▶ **EXERCISE TASK**:
Scan the lines below; pull out those with "context".
------------------------------
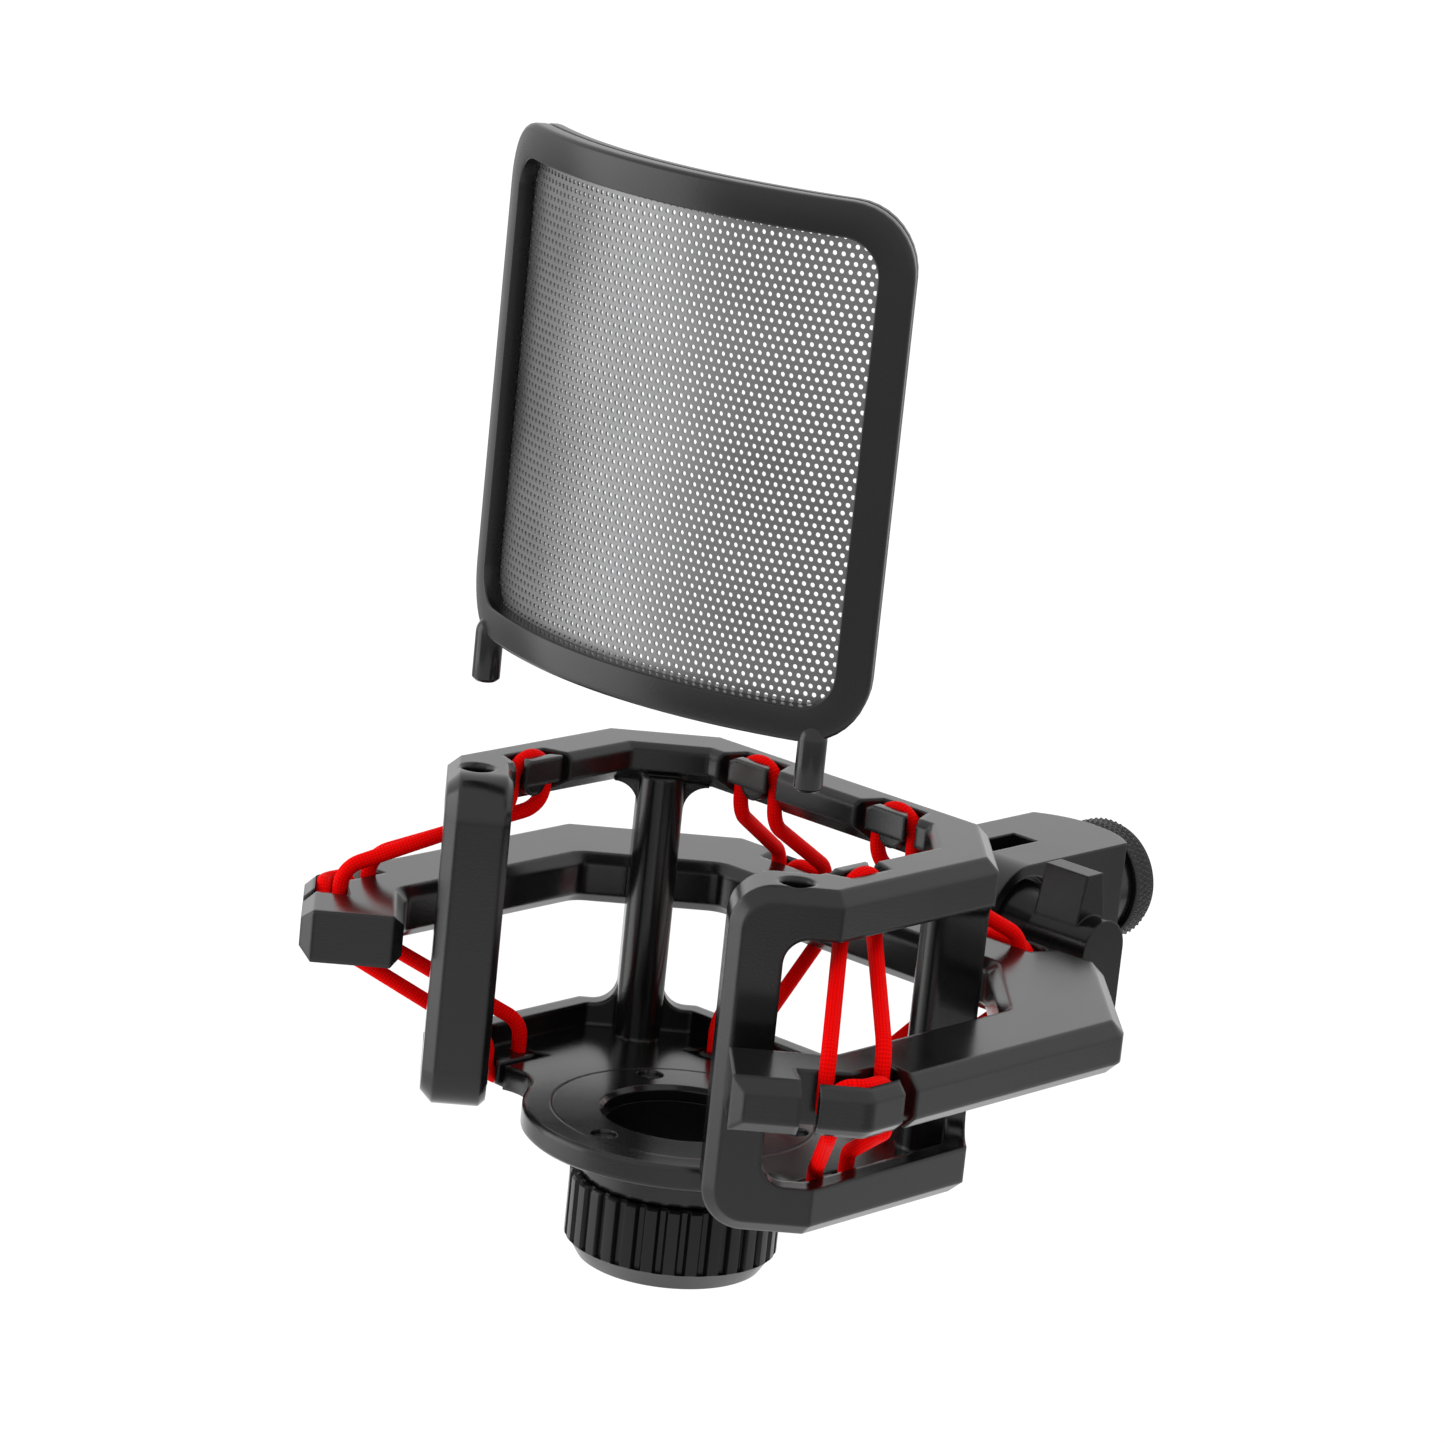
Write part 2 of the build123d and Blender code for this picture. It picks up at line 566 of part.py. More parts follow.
def band_points(kind, sx, upper):
    """Corner points and bend radii of one band, from the cradle tab to the outer tab and back."""
    flip = 1.0 if upper else -1.0
    crest = MID_Z + flip * (TOP_Z - CREST - MID_Z)
    if upper:
        turns = [TOP_Z - RING_H - UPPER_TURNS[kind]] * 2
        entry = MID_Z + FRAME_H / 2.0 + UPPER_ENTRIES[kind]
        ring_turn, entry_turn = (5.0, 5.0) if kind == "bend" else (6.0, 5.0)
    else:
        turns = [BOTTOM_Z + LOWER_RING_H - t for t in LOWER_TURNS[kind]]
        entry = MID_Z - FRAME_H / 2.0 - LOWER_ENTRY
        ring_turn, entry_turn = 4.0, 2.6
    lane = INNER_LANE if upper else OUTER_LANE
    loop = MID_Z - flip * (OUT_NECK_H / 2.0 + CORD_R + 0.06)
    gap_centre = (HEAD_T + SLOT_DEPTH) / 2.0
    if kind == "bend":
        x = sx * (CRADLE["side"][1] + gap_centre)
        near = [(x, TAB_SIDE_Y - CRADLE_STRAND), (x, TAB_SIDE_Y + CRADLE_STRAND)]
    else:
        y = CRADLE["rear"][1] + gap_centre
        near = [(sx * (TAB_REAR_X - CRADLE_STRAND), y), (sx * (TAB_REAR_X + CRADLE_STRAND), y)]
    shift = BEND_SHIFT if kind == "bend" else 0.0
    far = [tab_point(kind, sx, lane, a) for a in (shift - FRAME_STRAND, 0.0, shift + FRAME_STRAND)]
    corners = [
        (near[0], crest, CRADLE_STRAND - 0.02),
        (near[0], turns[0], ring_turn),
        (far[0], entry, entry_turn),
        (far[0], loop, 3.0),
        (far[1], loop, 3.5),
        (far[2], loop, 3.3),
        (far[2], entry, entry_turn),
        (near[1], turns[1], ring_turn),
        (near[1], crest, CRADLE_STRAND - 0.02),
    ]
    if kind == "flat":
        corners.pop(4)
    points = [Vector(p[0], p[1], z) for p, z, _ in corners]
    return points, [r for _, _, r in corners]


# ---------------------------------------------------------------- pop filter

def bent_plate(r_out, r_in, half_width, z0, z1, corner):
    """A plate bent about the filter's axis, with radial ends and rounded corners."""
    half = degrees(half_width / FILTER_R)
    centre_y = FILTER_FRONT_Y + FILTER_R
    section = [Vector(0, centre_y - r, z) for r, z in ((r_out, z0), (r_in, z0), (r_in, z1), (r_out, z1))]
    axis = Axis((0, centre_y, 0), (0, 0, 1))
    plate = Solid.revolve(Face(Wire.make_polygon(section, close=True)), 2.0 * half, axis)
    plate = plate.rotate(axis, -half)
    radial = []
    for edge in plate.edges():
        level = abs((edge @ 0.0).Z - (edge @ 1.0).Z) < 0.01
        if level and edge.geom_type == GeomType.LINE:
            radial.append(edge)
    return plate.fillet(corner, radial)


def build_filter():
    """Front bezel, curved screen, back frame and the two plug-in pins."""
    r1 = FILTER_R - BEZEL_T
    r2 = r1 - MESH_T
    r3 = r2 - BACK_T
    inner_half = FILTER_HALF - BORDER_X
    low, high = FILTER_BOTTOM + BORDER_BOTTOM, FILTER_TOP - BORDER_TOP
    window = bent_plate(FILTER_R + 2.0, r3 - 2.0, inner_half, low, high, WINDOW_CORNER)
    bezel = bent_plate(FILTER_R, r1, FILTER_HALF, FILTER_BOTTOM, FILTER_TOP, FILTER_CORNER)
    centre_y = FILTER_FRONT_Y + FILTER_R
    front_rim = []
    for edge in bezel.edges():
        ends = [edge @ 0.0, edge @ 0.5, edge @ 1.0]
        if all(abs(hypot(p.X, p.Y - centre_y) - FILTER_R) < 0.02 for p in ends):
            front_rim.append(edge)
    bezel = bezel.chamfer(0.6, None, front_rim) - window
    back = bent_plate(r2, r3, FILTER_HALF, FILTER_BOTTOM, FILTER_TOP, FILTER_CORNER) - window
    inset = 3.4
    screen = bent_plate(
        r1, r2, FILTER_HALF - inset, FILTER_BOTTOM + inset, FILTER_TOP - inset, WINDOW_CORNER + 1.0
    )
    pins = []
    for sx in (-1.0, 1.0):
        low_cone = Solid.make_cone(PIN_R - 0.6, PIN_R, 0.6, Plane(origin=(sx * PIN_X, PIN_Y, PIN_BOTTOM)))
        shaft = Solid.make_cylinder(
            PIN_R, PIN_TOP - PIN_BOTTOM - 2.4, Plane(origin=(sx * PIN_X, PIN_Y, PIN_BOTTOM + 0.6))
        )
        top = Solid.make_cone(PIN_R, PIN_R - 1.4, 1.8, Plane(origin=(sx * PIN_X, PIN_Y, PIN_TOP - 1.8)))
        pin = low_cone + shaft + top
        pins.append(pin)
        bezel = bezel - pin
        back = back - pin
        screen = screen - pin
    return bezel, screen, back, pins


# ---------------------------------------------------------------- swivel

def x_plane(x, y=PIVOT_Y, z=MID_Z):
    """A plane looking along +X."""
    return Plane(origin=(x, y, z), z_dir=(1, 0, 0))


def washer_plane(sx):
    """The inner plane of one friction washer, recessed in its clevis cheek."""
    return x_plane(SLOT_X + SLOT_HALF) if sx > 0 else x_plane(SLOT_X - SLOT_HALF - WASHER_T)


def build_swivel():
    """The stand block with its clevis, threaded boss, pivot and clamps."""
    length = BLOCK_REAR - PIVOT_Y
    bar = Pos(0, PIVOT_Y + length / 2.0, MID_Z) * Box(2.0 * BLOCK_HALF, length, 2.0 * BLOCK_HALF_H)
    nose = Solid.make_cylinder(BLOCK_HALF_H, 2.0 * BLOCK_HALF, x_plane(-BLOCK_HALF))
    rear = Solid.make_cylinder(
        BLOCK_REAR_R, 40.0, Plane(origin=(0, BLOCK_REAR - BLOCK_REAR_R, MID_Z - 20.0))
    )
    front_box = Pos(0, BLOCK_REAR - BLOCK_REAR_R - 30.0, MID_Z) * Box(40.0, 60.0, 40.0)
    block = (bar & (rear + front_box)) + nose
    block = block + Solid.make_cylinder(BOSS_R, BOSS_END - 98.0, Plane(origin=(0, 98.0, MID_Z), z_dir=(0, 1, 0)))
    slot_length = SLOT_REAR - (PIVOT_Y - 20.0)
    block = block - Pos(SLOT_X, SLOT_REAR - slot_length / 2.0, MID_Z) * Box(2.0 * SLOT_HALF, slot_length, 40.0)
    block = block - Solid.make_cylinder(PIVOT_R, 60.0, x_plane(-30))
    block = block - Solid.make_cylinder(8.6, 5.0, x_plane(BLOCK_HALF - 1.8))
    block = block - Solid.make_cylinder(5.4, 5.0, x_plane(-BLOCK_HALF - 3.4))
    for sx in (-1.0, 1.0):
        block = block - Solid.make_cylinder(WASHER_R, WASHER_T, washer_plane(sx))
    block = block - Solid.make_cylinder(
        STAND_R, BOSS_END - 94.0 + 1.0, Plane(origin=(0, 94.0, MID_Z), z_dir=(0, 1, 0))
    )
    washers = []
    for sx in (-1.0, 1.0):
        plane = washer_plane(sx)
        washers.append(Solid.make_cylinder(WASHER_R, WASHER_T, plane) - Solid.make_cylinder(PIVOT_R, WASHER_T, plane))
    bolt = Solid.make_cylinder(PIVOT_R, BOLT_END + BLOCK_HALF, x_plane(-BLOCK_HALF))
    head = Solid.make_cylinder(5.2, 3.2, x_plane(-BLOCK_HALF - 1.6))
    socket = Plane(origin=(-BLOCK_HALF - 1.6, PIVOT_Y, MID_Z), z_dir=(1, 0, 0))
    bolt = bolt + head - extrude(socket * RegularPolygon(2.4, 6), 1.8)
    ring_plane = Plane(origin=(0, RING_START, MID_Z), z_dir=(0, 1, 0))
    ring = Solid.make_cylinder(RING_R, RING_END - RING_START, ring_plane)
    ring = ring.chamfer(0.5, None, [e for e in ring.edges() if e.geom_type == GeomType.CIRCLE])
    ring = ring - Solid.make_cylinder(BOSS_R + RUNNING, RING_END - RING_START, ring_plane)
    clip_plane = Plane(origin=(0, BOSS_END, MID_Z), z_dir=(0, 1, 0))
    clip = Solid.make_cylinder(BOSS_R + 0.6, 0.8, clip_plane) - Solid.make_cylinder(STAND_R + 0.3, 0.8, clip_plane)
    return block, washers, bolt, ring, clip


def build_lever():
    """The clamp lever: cone hub, upper wing and lower blade."""
    hub = Solid.make_cone(7.6, 5.5, 6.0, x_plane(BLOCK_HALF - 1.4))
    barrel = Solid.make_cylinder(5.5, LEVER_OUT - BLOCK_HALF - 4.6, x_plane(BLOCK_HALF + 4.6))
    wing_plane = Plane(origin=(15.6, PIVOT_Y, MID_Z), x_dir=(0, 1, 0), z_dir=(1, 0, 0))
    wing_shape = [(-5.6, -5.2), (-5.0, -7.0), (5.0, -7.0), (5.6, -5.2), (2.05, 12.9), (-2.05, 12.9)]
    wing = extrude(wing_plane * Polygon(*wing_shape, align=None), 9.4)
    blade_plane = Plane(origin=(24.4, PIVOT_Y, MID_Z), x_dir=(0, 1, 0), z_dir=(1, 0, 0))
    blade_shape = [(-5.5, 0.0), (-5.5, -13.6), (-3.9, -15.2), (3.9, -15.2), (5.5, -13.6), (5.5, 0.0)]
    blade = extrude(blade_plane * Polygon(*blade_shape, align=None), LEVER_OUT - 24.4)
    lever = hub + barrel + wing + blade
    return lever - Solid.make_cylinder(PIVOT_R + RUNNING, BOLT_END + 0.4 - 5.0, x_plane(5.0))


# ---------------------------------------------------------------- write the parts

os.makedirs("parts", exist_ok=True)

save(build_cradle(), "cradle_frame")
seat, seat_screws = build_seat()
save(seat, "seat_ring")
for index, screw in enumerate(seat_screws):
    save(screw, f"seat_screw_{index + 1}")
save(build_lock_nut(), "lock_nut")
save(build_frame(), "outer_frame")

for kind, sx, _ in frame_tab_specs():
    for upper in (True, False):
        where = ("front" if kind == "bend" else "rear") + ("_left" if sx < 0 else "_right")
        level = "upper" if upper else "lower"
        band, run = cord(*band_points(kind, sx, upper))
        ratio = band.volume / (pi * CORD_R ** 2 * run)
        print(f"band_{level}_{where}: length {run:.1f} mm, volume ratio {ratio:.4f}")
        save(band, f"band_{level}_{where}")

bezel, screen, back, pins = build_filter()
save(bezel, "filter_bezel")
save(screen, "filter_screen")
save(back, "filter_back")
save(pins[0], "filter_pin_left")
save(pins[1], "filter_pin_right")

block, washers, bolt, ring, clip = build_swivel()
save(block, "swivel_block")
save(washers[0], "friction_washer_left")
save(washers[1], "friction_washer_right")
save(bolt, "pivot_bolt")
save(ring, "stand_ring")
save(clip, "ring_clip")
save(build_lever(), "clamp_lever")
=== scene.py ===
from math import asin, cos, pi, radians, sin, sqrt, tan

import bmesh
import bpy
from mathutils import Matrix, Vector


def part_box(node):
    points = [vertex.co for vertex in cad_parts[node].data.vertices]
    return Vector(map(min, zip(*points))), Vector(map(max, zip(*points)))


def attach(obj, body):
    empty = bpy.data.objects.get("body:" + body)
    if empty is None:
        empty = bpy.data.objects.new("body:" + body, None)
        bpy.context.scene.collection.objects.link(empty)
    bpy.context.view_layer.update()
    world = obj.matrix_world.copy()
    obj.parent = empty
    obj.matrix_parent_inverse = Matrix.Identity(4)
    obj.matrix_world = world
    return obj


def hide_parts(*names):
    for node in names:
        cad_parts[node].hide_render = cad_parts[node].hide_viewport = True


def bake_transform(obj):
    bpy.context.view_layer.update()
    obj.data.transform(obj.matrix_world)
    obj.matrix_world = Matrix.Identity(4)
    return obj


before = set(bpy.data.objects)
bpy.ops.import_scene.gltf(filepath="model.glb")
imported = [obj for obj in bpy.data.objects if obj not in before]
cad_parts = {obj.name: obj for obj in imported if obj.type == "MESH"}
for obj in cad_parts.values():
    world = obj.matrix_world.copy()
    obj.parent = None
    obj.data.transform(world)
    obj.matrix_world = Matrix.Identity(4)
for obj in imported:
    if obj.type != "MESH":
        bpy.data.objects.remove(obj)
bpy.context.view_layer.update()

# Microphone shock mount on red elastic bands with a plug-in curved pop filter.
# Sizes are in millimetres in the row's frame and are scaled to metres by make_object.

MM = 0.001
ROOT2 = sqrt(2.0)


def box_mm(node):
    """A CAD node's lowest and highest corners in millimetres."""
    low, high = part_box(node)
    return Vector(low) / MM, Vector(high) / MM


# ------------------------------------------------------------------ materials

SLOW_SCALE = 55.0
GRAIN_SCALE = 2600.0
BEVEL_SAMPLES = 6
BRAID_STRANDS = 8.0
BRAID_PITCH = 1.1
FIBRE_SCALE = 5200.0
# a darker red for the cord in shade and a lit red; the darker one is painted shade in the braid's low parts
CORD_SHADED_AND_LIT_REDS = ((0.62, 0.0012, 0.0010), (0.86, 0.0016, 0.0014))
SHEET_GREYS = ((0.155, 0.155, 0.157), (0.19, 0.19, 0.192))
SHEET_SLOW_SCALE = 40.0
SHEET_GRAIN_SCALE = 3000.0

def new_material(name):
    """A node material with its output, principled shader and links at hand."""
    material = bpy.data.materials.new(name)
    material.use_nodes = True
    nodes = material.node_tree.nodes
    shader = nodes["Principled BSDF"]
    return material, nodes, material.node_tree.links, shader


def coordinates(nodes, kind="Object"):
    """A texture coordinate output."""
    return nodes.new("ShaderNodeTexCoord").outputs[kind]


def noise(nodes, links, vector, scale, detail=3.0, roughness=0.55):
    """A noise texture in object space."""
    node = nodes.new("ShaderNodeTexNoise")
    node.inputs["Scale"].default_value = scale
    node.inputs["Detail"].default_value = detail
    node.inputs["Roughness"].default_value = roughness
    links.new(vector, node.inputs["Vector"])
    return node.outputs["Fac"]


def remap(nodes, links, value, low, high, from_low=0.3, from_high=0.7):
    """A linear map of a value into a range."""
    node = nodes.new("ShaderNodeMapRange")
    node.inputs["From Min"].default_value = from_low
    node.inputs["From Max"].default_value = from_high
    node.inputs["To Min"].default_value = low
    node.inputs["To Max"].default_value = high
    links.new(value, node.inputs["Value"])
    return node.outputs["Result"]


def edge_normal(nodes, radius):
    """Normals softened over sharp edges, as a moulded or tumbled edge catches light."""
    node = nodes.new("ShaderNodeBevel")
    node.samples = BEVEL_SAMPLES
    node.inputs["Radius"].default_value = radius * MM
    return node.outputs["Normal"]


def bump(nodes, links, height, distance, strength=1.0, normal=None):
    """A bump node whose height is in millimetres."""
    node = nodes.new("ShaderNodeBump")
    node.inputs["Strength"].default_value = strength
    node.inputs["Distance"].default_value = distance * MM
    links.new(height, node.inputs["Height"])
    if normal is not None:
        links.new(normal, node.inputs["Normal"])
    return node.outputs["Normal"]


def mix_colour(nodes, links, factor, dark, light):
    """A colour ramp between two colours."""
    node = nodes.new("ShaderNodeValToRGB")
    node.color_ramp.elements[0].position = 0.35
    node.color_ramp.elements[0].color = (*dark, 1.0)
    node.color_ramp.elements[1].position = 0.65
    node.color_ramp.elements[1].color = (*light, 1.0)
    links.new(factor, node.inputs["Fac"])
    return node.outputs["Color"]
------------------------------
▶ **TASK OUTPUT**:
        bpy.context.scene.collection.objects.link(empty)
    bpy.context.view_layer.update()
    bpy.context.view_layer.update()
bpy.context.view_layer.update()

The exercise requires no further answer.